What Amini and his team have managed to do is still pretty remarkable. Before this, using AI to estimate uncertainty was not only expensive, but much too slow for decisions that need to be made in fractions of a second. Neural networks can be so immense that it can take forever for them to compute an answer, and the wait to learn the confidence level would be too long to even bother putting the effort in. It would be pointless to use something like this in a self-driving car that needs to know which turn to make right away. The process has been fast-forwarded by deep evidential regression. This neural network only needs to run once to find out the level of uncertainty.
By guessing at the uncertainty in a model the AI has already learned, it can tell us approximately how wide the margin for error is. The AI uses evidence to back up its estimate. This evidence includes any uncertainty that is either lurking in the data just analyzed by the neural network or its self-awareness of how confident it is in its own decision. Amini and his team tested the deep evidential regression method by training the AI to estimate the depth of each pixel in an image. Depth perception could mean life or death in a surgery that needs to remove a tumor that may be located deep inside the body and difficult to see otherwise.

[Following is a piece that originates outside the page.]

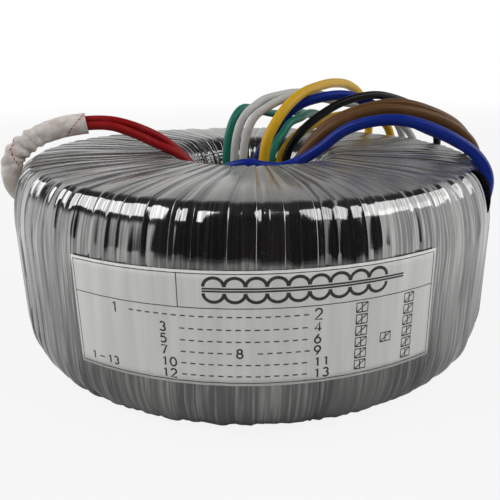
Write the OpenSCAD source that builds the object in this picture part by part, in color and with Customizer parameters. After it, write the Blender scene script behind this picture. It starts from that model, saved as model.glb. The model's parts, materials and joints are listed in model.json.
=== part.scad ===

The AI was mostly accurate, but it did mess up once it was fed images that were more difficult to remember. At least there was one thing it was consistent about: When faced with images that gave it difficulty, it would inform the team about its uncertainty without fail. Its determined margin for error can at least teach researchers how to improve that model. Its ability to recognize pictures that had been Photoshopped also opens up the possibility for recognizing deepfakes. Humans just need to be aware that this robot brain is still fallible, and we can’t trust it any more than it can trust itself.
“We believe further investigation is warranted to discover alternative ways to remove non-misleading evidence,” Amini said.
Meaning, AI that can think using deep evidential regression is pretty reliable so long as the outcome of a wrong answer wouldn’t be lethal.